(EXERCISE DESCRIPTION)
Repeat each line of the material exactly.

(GIVEN ENTRIES)
=====

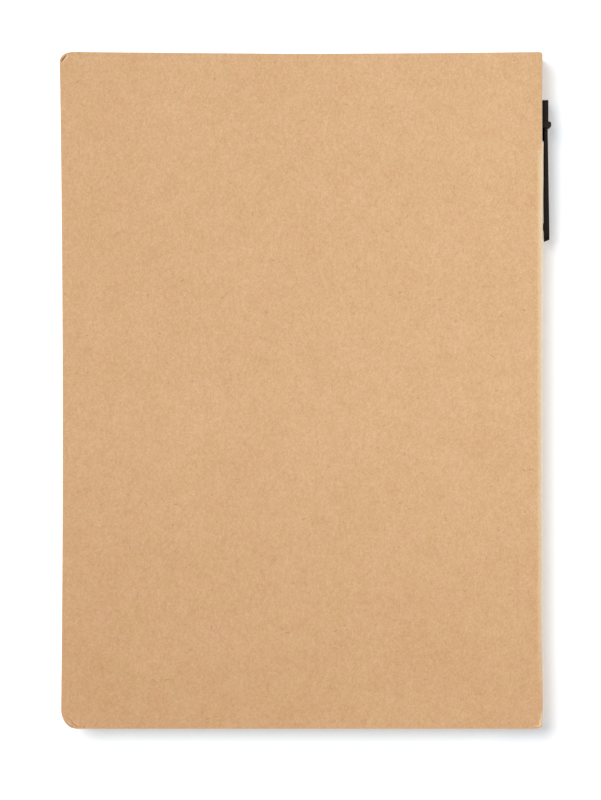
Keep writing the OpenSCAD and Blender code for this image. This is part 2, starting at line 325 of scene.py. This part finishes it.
def cut_slot(piece, rim_material):
    cutter = rounded_box("slot_cutter", Vector((4 * MM, SLOT_LENGTH / 2, SLOT_HALF)), SLOT_CORNER)
    cutter.location = (SPINE, SLOT_MIDDLE, MIDDLE_Z)
    cutter.data.materials.append(rim_material)
    boolean = piece.modifiers.new("slot", "BOOLEAN")
    boolean.object = cutter
    boolean.operation = "DIFFERENCE"
    boolean.solver = "EXACT"
    boolean.material_mode = "TRANSFER"
    apply_modifiers(piece)
    bpy.data.objects.remove(cutter)


def page_outline(inset):
    """Outline of a leaf that lies inset inside the block on its three open sides."""
    right = pages_high.x
    left, low, high = pages_low.x + inset, pages_low.y + inset, pages_high.y - inset
    r = PAGE_CORNER
    along_head, along_fore = 16, 24
    points = [(right, low + (high - low) * i / 4) for i in range(5)]
    points += [(right + (left + r - right) * i / along_head, high) for i in range(1, along_head)]
    points += [(left + r - r * math.sin(a), high - r + r * math.cos(a))
               for a in (math.pi / 2 * i / 8 for i in range(9))]
    points += [(left, high - r + (low - high + 2 * r) * i / along_fore) for i in range(1, along_fore)]
    points += [(left + r - r * math.cos(a), low + r - r * math.sin(a))
               for a in (math.pi / 2 * i / 8 for i in range(9))]
    points += [(left + r + (right - left - r) * i / along_head, low) for i in range(1, along_head)]
    return points


def pages():
    """The block of leaves, each a little out of line with the next."""
    draw = random.Random(RANDOM_SEED)
    thick = (pages_high.z - pages_low.z) / LEAVES
    points = []
    drift = 0
    for leaf in range(LEAVES):
        drift = 0.8 * drift + draw.uniform(-0.3, 0.3) * LEAF_JITTER
        inset = min(2 * LEAF_JITTER, max(0, LEAF_JITTER + drift + draw.uniform(0, 0.5) * LEAF_JITTER))
        outline = page_outline(inset)
        z = pages_low.z + leaf * thick
        gap = 0.12 * thick
        low = z if leaf == 0 else z + gap
        high = z + thick if leaf == LEAVES - 1 else z + thick - gap
        points += [(x, y, low) for x, y in outline] + [(x, y, high) for x, y in outline]
    n = len(page_outline(0))
    faces = [tuple(range(n - 1, -1, -1))]
    for ring in range(2 * LEAVES - 1):
        for i in range(n):
            a, b = ring * n + i, ring * n + (i + 1) % n
            faces.append((a, b, b + n, a + n))
    last = (2 * LEAVES - 1) * n
    faces.append(tuple(range(last, last + n)))
    return new_mesh("pages", points, faces)


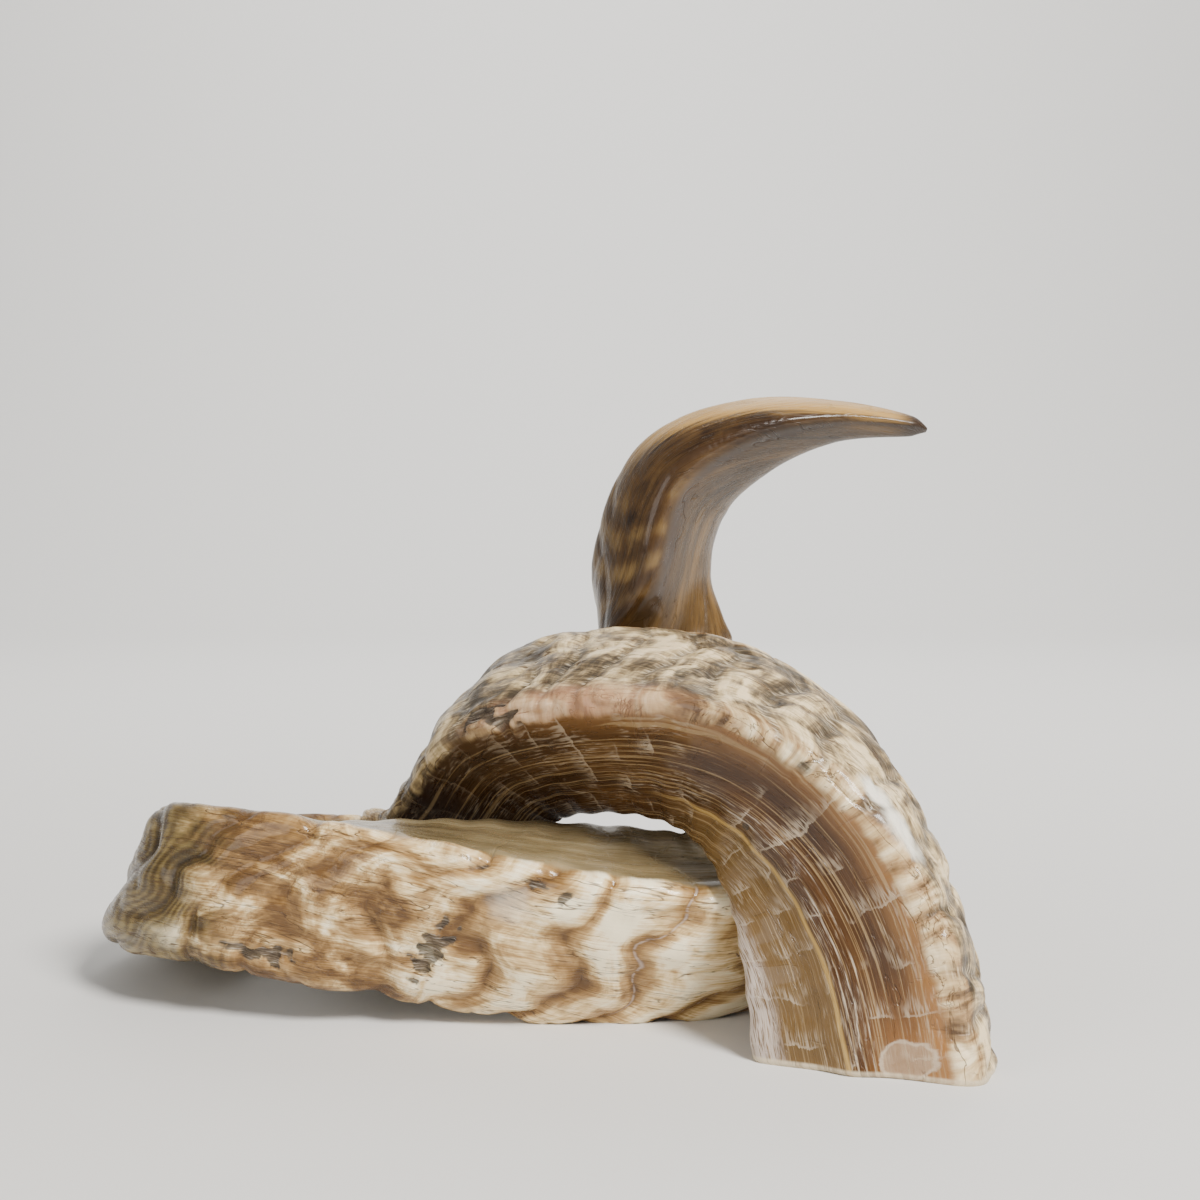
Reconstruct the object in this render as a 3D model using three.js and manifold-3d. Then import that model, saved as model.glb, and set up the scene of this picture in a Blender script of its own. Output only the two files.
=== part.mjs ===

=====

(OUTPUT BELOW)
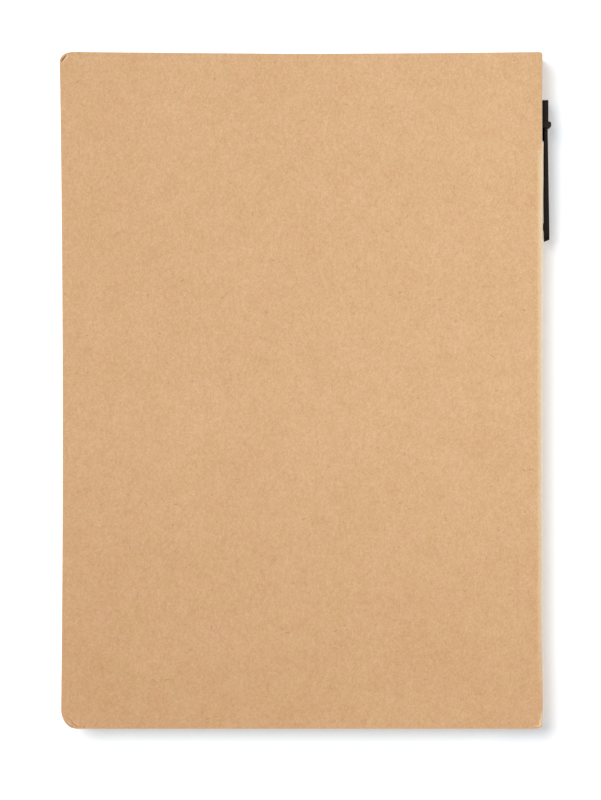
Keep writing the OpenSCAD and Blender code for this image. This is part 2, starting at line 325 of scene.py. This part finishes it.
def cut_slot(piece, rim_material):
    cutter = rounded_box("slot_cutter", Vector((4 * MM, SLOT_LENGTH / 2, SLOT_HALF)), SLOT_CORNER)
    cutter.location = (SPINE, SLOT_MIDDLE, MIDDLE_Z)
    cutter.data.materials.append(rim_material)
    boolean = piece.modifiers.new("slot", "BOOLEAN")
    boolean.object = cutter
    boolean.operation = "DIFFERENCE"
    boolean.solver = "EXACT"
    boolean.material_mode = "TRANSFER"
    apply_modifiers(piece)
    bpy.data.objects.remove(cutter)


def page_outline(inset):
    """Outline of a leaf that lies inset inside the block on its three open sides."""
    right = pages_high.x
    left, low, high = pages_low.x + inset, pages_low.y + inset, pages_high.y - inset
    r = PAGE_CORNER
    along_head, along_fore = 16, 24
    points = [(right, low + (high - low) * i / 4) for i in range(5)]
    points += [(right + (left + r - right) * i / along_head, high) for i in range(1, along_head)]
    points += [(left + r - r * math.sin(a), high - r + r * math.cos(a))
               for a in (math.pi / 2 * i / 8 for i in range(9))]
    points += [(left, high - r + (low - high + 2 * r) * i / along_fore) for i in range(1, along_fore)]
    points += [(left + r - r * math.cos(a), low + r - r * math.sin(a))
               for a in (math.pi / 2 * i / 8 for i in range(9))]
    points += [(left + r + (right - left - r) * i / along_head, low) for i in range(1, along_head)]
    return points


def pages():
    """The block of leaves, each a little out of line with the next."""
    draw = random.Random(RANDOM_SEED)
    thick = (pages_high.z - pages_low.z) / LEAVES
    points = []
    drift = 0
    for leaf in range(LEAVES):
        drift = 0.8 * drift + draw.uniform(-0.3, 0.3) * LEAF_JITTER
        inset = min(2 * LEAF_JITTER, max(0, LEAF_JITTER + drift + draw.uniform(0, 0.5) * LEAF_JITTER))
        outline = page_outline(inset)
        z = pages_low.z + leaf * thick
        gap = 0.12 * thick
        low = z if leaf == 0 else z + gap
        high = z + thick if leaf == LEAVES - 1 else z + thick - gap
        points += [(x, y, low) for x, y in outline] + [(x, y, high) for x, y in outline]
    n = len(page_outline(0))
    faces = [tuple(range(n - 1, -1, -1))]
    for ring in range(2 * LEAVES - 1):
        for i in range(n):
            a, b = ring * n + i, ring * n + (i + 1) % n
            faces.append((a, b, b + n, a + n))
    last = (2 * LEAVES - 1) * n
    faces.append(tuple(range(last, last + n)))
    return new_mesh("pages", points, faces)


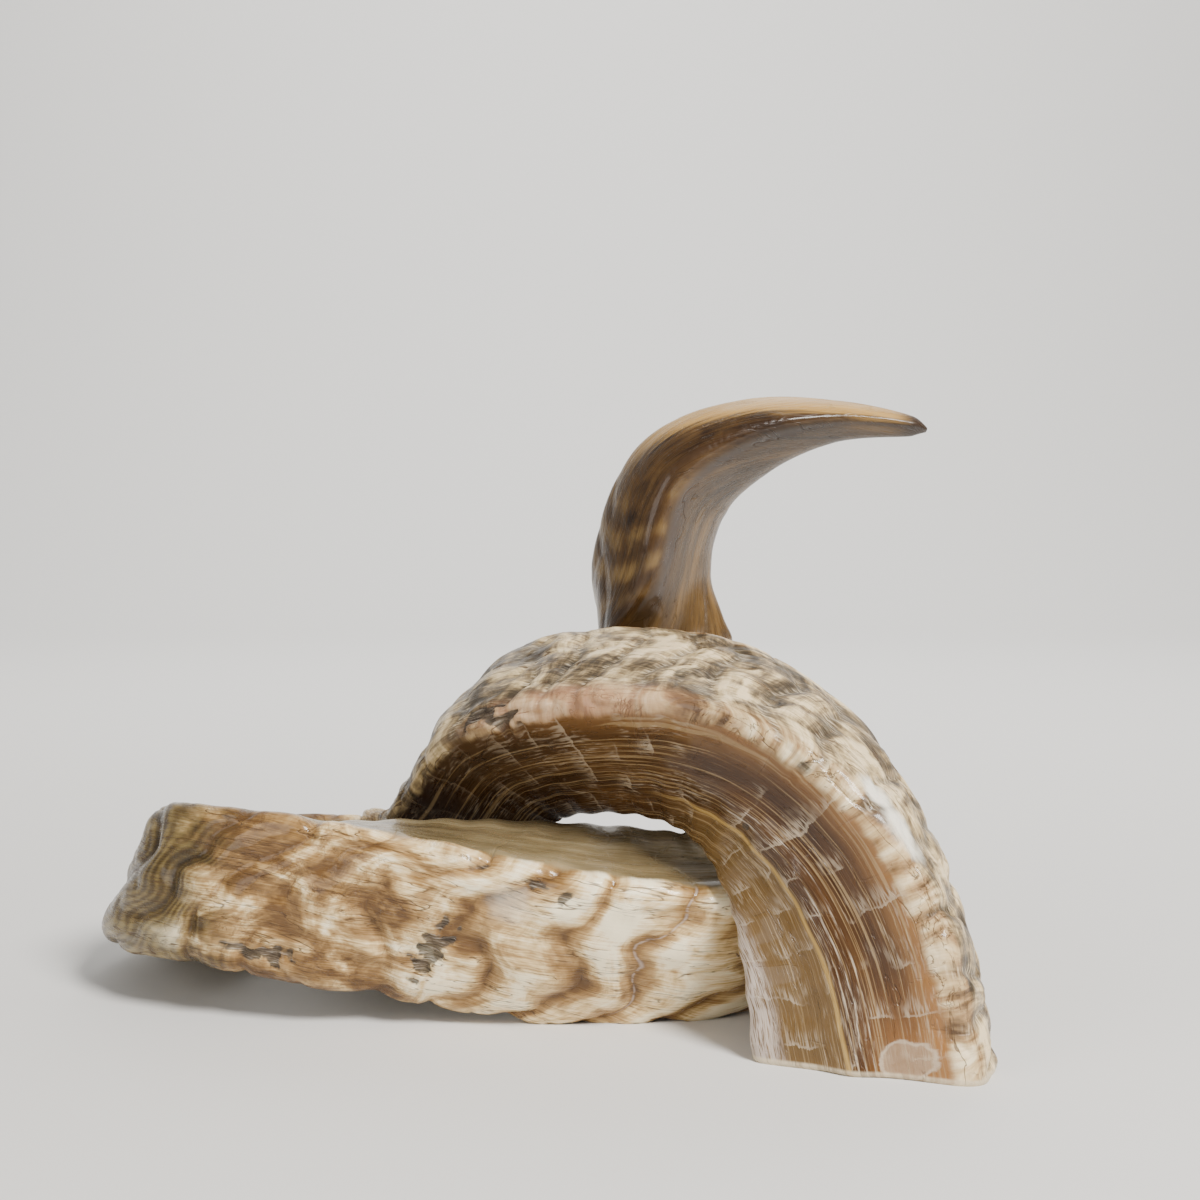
Reconstruct the object in this render as a 3D model using three.js and manifold-3d. Then import that model, saved as model.glb, and set up the scene of this picture in a Blender script of its own. Output only the two files.
=== part.mjs ===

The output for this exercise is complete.